Stalin had won the struggle for power and was now dealing death blows to the opposition by organising uncontrolled terror at every level of society. The purges carried out within the party, the army, among members of the scientific community, artists and prominent cultural figures came to be known as the Great Terror. The term is actually bizarre; terror is hardly a rank great or small but absolute: once it has taken root in a social system it spreads and acquires a life of its own.
Here is the note from the Nation editors on their later, “corrected” thoughts concerning their decision to publish the poem that so offended [my comments can be found in brackets]:
On July 24, 2018, The Nation and its poetry editors, Stephanie Burt and Carmen Giménez Smith, made this statement about the poem below, which contains disparaging and ableist [apparently a relatively recent word popular on social media] language that has given offense and caused harm to members of several communities [“several communities” keeps it vague so that everyone feels included in the apology, and note also the language of groups rather than individuals, because good little leftists think in identity groups]:
As poetry editors, we hold ourselves responsible for the ways in which the work we select is received [so, they hold themselves responsible for what readers perceive; what an extraordinary notion, but it’s one that is quite common in academia and activism today—the postmodernist idea that fault lies in what other people perceive rather than in an objective evaluation of what a person actually has said and done and whether it was wrong]. We made a serious mistake by choosing to publish the poem “How-To.” We are sorry for the pain we have caused to the many communities [there are those vague “many communties” again] affected by this poem. We recognize that we must now earn your trust back [on our knees, groveling]. Some of our readers have asked what we were thinking. When we read the poem we took it as a profane [“profane” means “to treat (something sacred) with abuse, irreverence, or contempt”—but what is it the editors thought was so sacred here? The disabled community? The black vernacular? “Profane” also can mean “to debase by a wrong, unworthy, or vulgar use,” so maybe that’s what they’re talking about] over-the-top attack on the ways in which members of many groups [there are those many groups again] are asked, or required, to perform the work of marginalization [the work of marginalization equals what? begging for money? being ostracized? “Marginalization” is another piece of jargon that seems fairly impenetrable unless you’ve spent the last few years on a college campus or social media, I suppose]. We can no longer read the poem in that way [so because some people on social media attacked you, you will abandon your point of view and in the future you will be performing crimestop in order to avoid being guilty of thoughtcrime)].
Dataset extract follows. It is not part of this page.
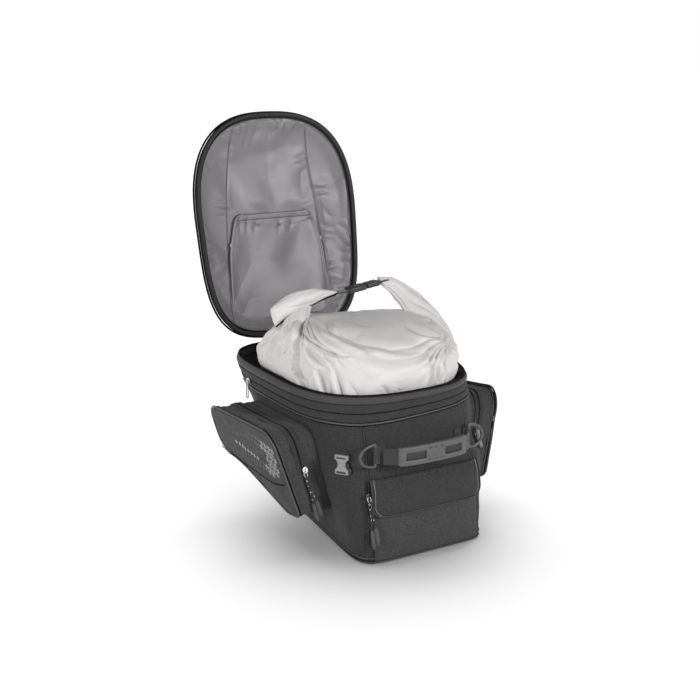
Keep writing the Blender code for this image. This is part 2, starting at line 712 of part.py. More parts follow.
def build_handle(webbing, rubber, metal):
    swing = pivot("handle_axis", Vector((0, HANDLE_Y, HANDLE_Z)))
    path = handle_path(21)
    sweep("handle_strap", path, flat_section(WEBBING_THICK, WEBBING), webbing, parent=swing)

    path = [p for p in handle_path(29) if abs(p.x) <= GRIP_HALF]

    def tube_grid(width, height):
        rows = []
        for i, p in enumerate(path):
            along = (path[min(i + 1, len(path) - 1)] - path[max(i - 1, 0)]).normalized()
            across = along.cross(Vector((0, 0, 1)))
            rows.append([p + across * a + Vector((0, 0, b)) for a, b in flat_section(width, height)])
        return rows

    outer = tube_grid(GRIP_THICK, GRIP_HEIGHT)
    inner = tube_grid(WEBBING_THICK + 0.0012, WEBBING + 0.0012)
    shell("handle_grip", outer, inner, rubber, wrap=True, parent=swing)

    for name, side in (("left", -1), ("right", 1)):
        bar = Vector((side * D_RING_X, HANDLE_Y, HANDLE_Z))
        ring = pivot(f"{name}_d_ring_axis", bar)
        half = 0.0175
        bow = [Vector((side * 0.027 * math.cos(t), half * math.sin(t))) for t in np.linspace(-1.5, 1.5, 11)]
        bow = [Vector((-side * 0.0, -half))] + bow + [Vector((0.0, half))] + [Vector((0.0, half * k))
            for k in (0.33, -0.33)]
        path = [bar + Vector((p.x, 0, p.y)) for p in bow]
        sweep(f"{name}_d_ring", path, round_section(D_RING_RADIUS), metal, up=(0, 1, 0), closed=True,
            parent=ring)

        inside, outside = D_RING_RADIUS + 0.0007, D_RING_RADIUS + 0.0019
        leg = 0.0068
        around = arc((0, 0), outside, math.pi / 2, 3 * math.pi / 2, 8)
        back = arc((0, 0), inside, 3 * math.pi / 2, math.pi / 2, 8)
        profile = [Vector((leg, outside))] + around + [Vector((leg, -outside)),
            Vector((leg, -inside))] + back
        profile += [Vector((leg, inside))]
        height = half - D_RING_RADIUS - 0.003
        rings = [[bar + Vector((-side * p.x, p.y, z)) for p in profile] for z in (-height, height)]
        loft(f"{name}_handle_anchor", rings, webbing)


def corner_frame(side):
    """Outward and across directions of the bag's surface at a rear corner buckle."""
    z = BUCKLE_PLACE.z - 0.015
    points = half_outline(z)
    nearest = min(range(1, len(points) - 1),
        key=lambda i: abs(points[i].y - BUCKLE_PLACE.y) + (points[i].x < 0.09))
    along = (points[nearest + 1] - points[nearest - 1]).normalized()
    out = Vector((side * along.y, -along.x, 0.0))
    return points[nearest], out, Vector((out.y, -out.x, 0.0))


def build_corner_buckles(plastic, webbing):
    for name, side in (("left", -1), ("right", 1)):
        point, out, across = corner_frame(side)
        surface = Vector((side * point.x, point.y, BUCKLE_PLACE.z))

        def plate(piece, outline, low, high, finish, parent=None):
            rings = [[surface + out * d + across * a + Vector((0, 0, b)) for a, b in outline]
                for d in (low, high)]
            loft(piece, rings, finish, parent)

        tab = [(-0.0100, -0.026), (0.0100, -0.026), (0.0100, 0.002), (-0.0100, 0.002)]
        plate(f"{name}_buckle_tab", tab, 0.0030, 0.0044, webbing)
        hinge = pivot(f"{name}_buckle_axis", surface + out * 0.0070 + Vector((0, 0, 0.002)))
        body = [(0.0110, 0.000), (0.0110, -0.006), (0.0060, -0.011), (0.0060, -0.018), (0.0105, -0.023),
            (0.0105, -0.030)]
        body += [(-a, b) for a, b in reversed(body)]
        plate(f"{name}_corner_buckle", body, 0.0052, 0.0112, plastic, hinge)


# ---------------------------------------------------------------- dry bag
def oval(centre_y, half_x, half_y, square, z, count=40, centre_x=0.0):
    made = []
    for i in range(count):
        turn = 2 * math.pi * i / count
        c, s = math.cos(turn), math.sin(turn)
        v = math.copysign(abs(c) ** (2 / square), c)
        u = math.copysign(abs(s) ** (2 / square), s)
        made.append(Vector((centre_x + v * half_x, centre_y + u * half_y, z)))
    return made


def build_dry_bag(nylon, black, parent):
    rings = [
        oval(-0.045, 0.052, 0.115, 3.0, 0.0135),
        oval(-0.045, 0.068, 0.135, 3.2, 0.030),
        oval(-0.043, 0.084, 0.138, 3.2, 0.100),
        oval(-0.042, 0.106, 0.140, 3.0, 0.170),
        oval(-0.042, 0.122, 0.140, 2.8, DRY_BAG_SPLIT - GAP),
    ]
    loft("dry_bag_lower", rings, nylon, parent)

    rings = [
        oval(-0.048, 0.134, 0.134, 2.8, DRY_BAG_SPLIT),
        oval(-0.046, 0.143, 0.139, 2.8, 0.268),
        oval(-0.046, 0.148, 0.136, 2.6, 0.290),
        oval(-0.047, 0.142, 0.122, 2.5, 0.312),
        oval(-0.050, 0.124, 0.098, 2.4, 0.332),
        oval(-0.052, 0.092, 0.066, 2.2, 0.346),
        oval(-0.054, 0.045, 0.032, 2.0, DRY_BAG_TOP),
    ]
    loft("dry_bag_upper", rings, nylon, parent)

    section = flat_section(0.004, 0.026)

    def leg(name, stops):
        path = evenly([Vector(p) for p in stops], 14)
        sweep(name, path, section, nylon, up=(0, 0.94, 0.34), parent=parent)

    leg("roll_top_left", ((-0.142, -0.030, 0.338), (-0.150, -0.015, 0.360), (-0.125, -0.004, 0.385),
        (-0.087, 0, 0.395), (-0.034, 0, 0.385)))
    leg("roll_top_right", ((0.068, 0, 0.401), (0.084, 0, 0.394), (0.104, -0.004, 0.374),
        (0.136, -0.016, 0.357), (0.152, -0.030, 0.338)))

    tilt = Matrix.Rotation(math.radians(-8), 3, "Y")
    centre = Vector((0.018, 0, 0.3905))

    def box_ring(x, half_y, half_z):
        corners = ((half_y, half_z), (-half_y, half_z), (-half_y, -half_z), (half_y, -half_z))
        return [centre + tilt @ Vector((x, y, z)) for y, z in corners]

    def deep(x):
        return centre + tilt @ Vector((x, 0, 0))

    outer = [box_ring(x, y, z) for x, y, z in ((0.004, 0.013, 0.0050), (-0.030, 0.013, 0.0050),
        (-0.046, 0.010, 0.0030))]
    inner = [box_ring(x, y, z) for x, y, z in ((0.004, 0.0110, 0.0032), (-0.026, 0.0110, 0.0032),
        (-0.030, 0.008, 0.0020))]
    cup("roll_buckle_socket", (outer, deep(-0.048)), (inner, deep(-0.032)), black, parent)
    pull = pivot("roll_buckle_plug_axis", centre + tilt @ Vector((0.006, 0, 0)))
    stops = ((-0.020, 0.006, 0.0018), (-0.010, 0.0095, 0.0022), (0.0045, 0.0095, 0.0022),
        (0.0055, 0.013, 0.0050))
    stops += ((0.020, 0.013, 0.0050), (0.044, 0.012, 0.0030))
    loft("roll_buckle_plug", [box_ring(*s) for s in stops], black, pull)


# ---------------------------------------------------------------- the whole bag
def main():
    clear_scene()
    fabric = material("bag_fabric", (0.045, 0.046, 0.048), 0.85)
    rubbery = material("rim_fabric", (0.085, 0.087, 0.090), 0.6)
    board = material("board", (0.10, 0.10, 0.10), 0.6)
    lining = material("lining_satin", (0.19, 0.185, 0.19), 0.4)
    tape = material("zip_tape", (0.025, 0.025, 0.026), 0.7)
    trim = material("piping", (0.06, 0.06, 0.062), 0.5)
    webbing = material("webbing", (0.015, 0.015, 0.015), 0.7)
    rubber = material("grip_rubber", (0.10, 0.10, 0.105), 0.6)
    plastic = material("buckle_plastic", (0.14, 0.14, 0.15), 0.45)
    metal = material("slider_metal", (0.70, 0.70, 0.70), 0.25, 1.0)
    ring_metal = material("ring_metal", (0.16, 0.16, 0.17), 0.4, 0.6)
    cord = material("cord", (0.10, 0.10, 0.105), 0.7)
    nylon = material("dry_bag_nylon", (0.55, 0.54, 0.53), 0.5)

    build_base(fabric, board, trim)
    build_body(fabric)
    build_lining(tape)
    build_collar(fabric, trim)
    rise = pivot("expansion_axis", Vector((0, 0, RIM_LOW)))
    build_upper(fabric, rubbery, tape, rise)
    build_collar_slider(metal)
    swing = pivot("lid_axis", LID_AXIS, -LID_OPEN)
    build_lid(fabric, lining, board, tape, trim, swing)
    for name, side in (("left", -1), ("right", 1)):
        build_side_pocket(name, side, fabric, tape, trim, metal, cord)
    build_rear_pocket(fabric, tape, metal, cord)
    build_handle(webbing, rubber, ring_metal)
    build_corner_buckles(plastic, webbing)
    lift = pivot("dry_bag_axis", Vector((0, -0.045, 0.0135)))
    build_dry_bag(nylon, plastic, lift)


main()
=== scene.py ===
"""Looks of the motorcycle tail bag: its cloth, webbing, zips, buckles and cords, round the CAD frame."""

import json
import math

import bmesh
import bpy
import numpy as np
from mathutils import Matrix, Vector

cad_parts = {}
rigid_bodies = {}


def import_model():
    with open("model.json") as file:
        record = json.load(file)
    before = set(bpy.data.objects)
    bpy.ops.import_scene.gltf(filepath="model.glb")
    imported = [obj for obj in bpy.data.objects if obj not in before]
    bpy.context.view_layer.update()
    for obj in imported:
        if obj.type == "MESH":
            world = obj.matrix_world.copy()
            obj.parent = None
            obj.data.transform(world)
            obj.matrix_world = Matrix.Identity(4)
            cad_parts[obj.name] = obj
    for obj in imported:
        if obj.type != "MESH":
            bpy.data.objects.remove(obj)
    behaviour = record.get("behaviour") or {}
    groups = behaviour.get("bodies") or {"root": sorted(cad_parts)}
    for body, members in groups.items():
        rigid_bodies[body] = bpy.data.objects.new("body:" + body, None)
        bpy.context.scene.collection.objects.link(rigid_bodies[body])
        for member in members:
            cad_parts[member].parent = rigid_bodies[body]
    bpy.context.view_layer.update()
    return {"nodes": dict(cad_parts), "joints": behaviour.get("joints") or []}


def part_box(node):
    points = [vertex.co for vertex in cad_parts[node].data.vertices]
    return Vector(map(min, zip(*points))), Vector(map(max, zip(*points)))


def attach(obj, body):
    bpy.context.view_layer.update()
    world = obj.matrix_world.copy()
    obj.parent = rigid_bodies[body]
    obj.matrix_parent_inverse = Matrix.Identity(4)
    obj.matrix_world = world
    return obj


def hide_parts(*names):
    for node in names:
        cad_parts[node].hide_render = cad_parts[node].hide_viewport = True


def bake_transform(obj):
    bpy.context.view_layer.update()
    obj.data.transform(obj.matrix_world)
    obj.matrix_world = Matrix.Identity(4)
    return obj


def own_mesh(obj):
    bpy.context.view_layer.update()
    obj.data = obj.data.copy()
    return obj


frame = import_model()
TAU = 2 * math.pi

# ---------------------------------------------------------------- the bag's own dimensions, as in the CAD
# height, half width, narrowing, rear, front, squareness of the rear and of the front
PLANS = np.array(
    (
        (0.000, 0.088, 0.34, -0.2230, 0.166, 8.0, 3.2),
        (0.079, 0.109, 0.22, -0.2165, 0.178, 6.2, 3.0),
        (0.159, 0.133, 0.11, -0.2095, 0.189, 4.2, 3.4),
        (0.219, 0.150, 0.06, -0.2040, 0.196, 3.0, 3.7),
        (0.250, 0.160, 0.05, -0.2000, 0.200, 2.6, 3.8),
    )
)
WALL_BOTTOM, WALL_TOP = 0.0061, 0.2165
WALL_THICK = 0.004
REAR_SEAM_X, FRONT_SEAM_X = 0.095, 0.045
RIM_PLAN, RIM_HIGH = 0.250, 0.2655
GUSSET_LOW, GUSSET_HIGH = 0.2285, 0.2465
LID_OPEN = math.radians(100)
LID_AXIS = Vector((0.0, 0.2045, 0.2672))
LID_EDGE_Z, LID_WALL, LID_CROWN, LID_THICK = 0.2680, 0.011, 0.030, 0.003
# the side pocket's outline: (y, z, corner radius)
POCKET_CORNERS = (
    (-0.123, 0.206, 0.032),
    (0.098, 0.198, 0.028),
    (0.099, 0.125, 0.025),
    (0.020, 0.108, 0.060),
    (-0.097, 0.063, 0.030),
    (-0.137, 0.068, 0.010),
)
REAR_POCKET_TOP = 0.1065
FLAP_TOP, FLAP_BOTTOM = 0.136, 0.079
HANDLE_Z, HANDLE_Y = 0.175, -0.2135
D_RING_X = 0.0885
DRY_BAG_SPLIT = 0.2485
SATIN_DROP = LID_THICK + 0.0064
ACROSS = np.array((0.852, -0.524, 0.0))
TOWARDS = np.array((-0.51, -0.83, 0.24))
DRY_FOLDS = (
    (((-0.072, 0.368), (-0.0837, 0.3414), (-0.0853, 0.3134), (-0.0846, 0.2858), (-0.07, 0.2705)), 0.006,
        0.0032),
    (((-0.0951, 0.3057), (-0.0779, 0.2705), (-0.068, 0.2475)), 0.0046, 0.0030),
    (((-0.1075, 0.3241), (-0.1174, 0.3031), (-0.1201, 0.2801)), 0.0024, 0.0028),
    (((-0.1267, 0.3338), (-0.1406, 0.3134), (-0.1549, 0.2955)), 0.0026, 0.0030),
    (((-0.110, 0.340), (-0.128, 0.312), (-0.138, 0.280)), 0.0022, 0.0028),
    (((-0.0799, 0.3477), (-0.0459, 0.328), (-0.0094, 0.3204)), 0.0034, 0.0042),
    (((-0.078, 0.340), (-0.058, 0.312), (-0.040, 0.300)), 0.0026, 0.0040),
    (((-0.0694, 0.360), (-0.0251, 0.3477), (0.0266, 0.3234)), 0.0024, 0.0036),
    (((-0.020, 0.352), (0.022, 0.3325), (0.0955, 0.3128)), 0.0022, 0.0040),
    (((-0.0517, 0.292), (-0.043, 0.268), (-0.0381, 0.252)), 0.0042, 0.0036),
    (((-0.0251, 0.294), (-0.017, 0.270), (-0.0126, 0.252)), 0.0032, 0.0040),
    (((0.048, 0.272), (0.055, 0.262), (0.060, 0.252)), 0.0022, 0.0026),
    (((0.068, 0.276), (0.072, 0.264), (0.080, 0.252)), 0.0022, 0.0026),
    (((0.1229, 0.3125), (0.1262, 0.276), (0.118, 0.245)), 0.0026, 0.0034),
    (((0.1344, 0.3078), (0.1377, 0.2649)), 0.0022, 0.0028),
    (((0.149, 0.3205), (0.158, 0.276)), 0.0022, 0.0028),
    (((0.086, 0.346), (0.1241, 0.3300), (0.150, 0.322)), 0.0026, 0.0034),
)
SLUMP_Y, SLUMP_TOP = 0.17, 0.0055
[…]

We are currently revising our process for solicited and unsolicited submissions. But more importantly, we are listening, and we are working. We are grateful [they must thank their accusers to show the proper respect] for the insightful critiques we have heard, but we know that the onus of change is on us, and we take that responsibility seriously. In the end, this decision means that we need to step back and look at not only our editing process, but at ourselves as editors [ironically, “ourselves as editors” echoes one of those final lines of the poem: “It’s about who they believe/they is..” The editors have apparently been shaken to their leftist cores by the fact that they have transgressed.]
Who are the editors? The two names listed are Stephanie Burt and Carmen Giménez Smith. Looking them up, I see that the first is transgendered (male to female, but the photo looks like a man) and the second is Hispanic. They may have thought that their identities as members of these communities would have protected them from SJW wrath. But if they thought that, they were wrong, and lacked appreciation for the history of the left as well.
However, it’s interesting to note that the comments to their mea culpa at The Nation are uniformly criticat not of the editors’ decision to publish the poem, but of their decision to apologize for it. For example, here was one of the first ones I saw (I couldn’t find a way to link to it):
As a long-time subscriber of (and former reviewer) for The Nation, I am extremely upset that The Nation’s poetry editors felt they had to apologize for this poem, and that the poet felt forced to apologize too. First of all, it’s a perfectly fine poem, and secondly, since when did editors (especially Nation editors!) apologize for their choices?! I took part to some degree in the furor that broke out on Facebook over the poem, and then felt so sickened by all the unsupported assumptions about the poet and the lack of understanding of the poem, that I took a day off Facebook, and thought a whole lot about the lack of civility (and critical thinking!) in this Trumpian Age. I could say more but I think Grace Schulman, The Nation’s former poetry editor, said it all in her opinion piece in The New York Times today: https://www.nytimes.com/2018/08/06/opinion/nation-poem-anders-carlson-wee.html?smid=fb-nytimes&smtyp=cur
It’s certainly a good development that every one of the comments I read is a ringing defense of the poem and the poet’s right to speak, and a condemnation of the editors’ decision to issue their apology. Since I doubt any of these people are conservatives, it’s encouraging that they don’t like the direction this is going in (although I doubt they’ll be doing anything to stop it).
Note, however, the phrase in that one comment I quoted: “in this Trumpian Age.” My, my, my; the strength of the urge to bring Trump into it and to believe he is the root of all evil is impressive. Now, even the left’s long-established propensity to eat its own is blamed on Trump. And the “Trumpian Age”—I had no idea that Trump had generated his very own era, much like Pericles or Queen Elizabeth I.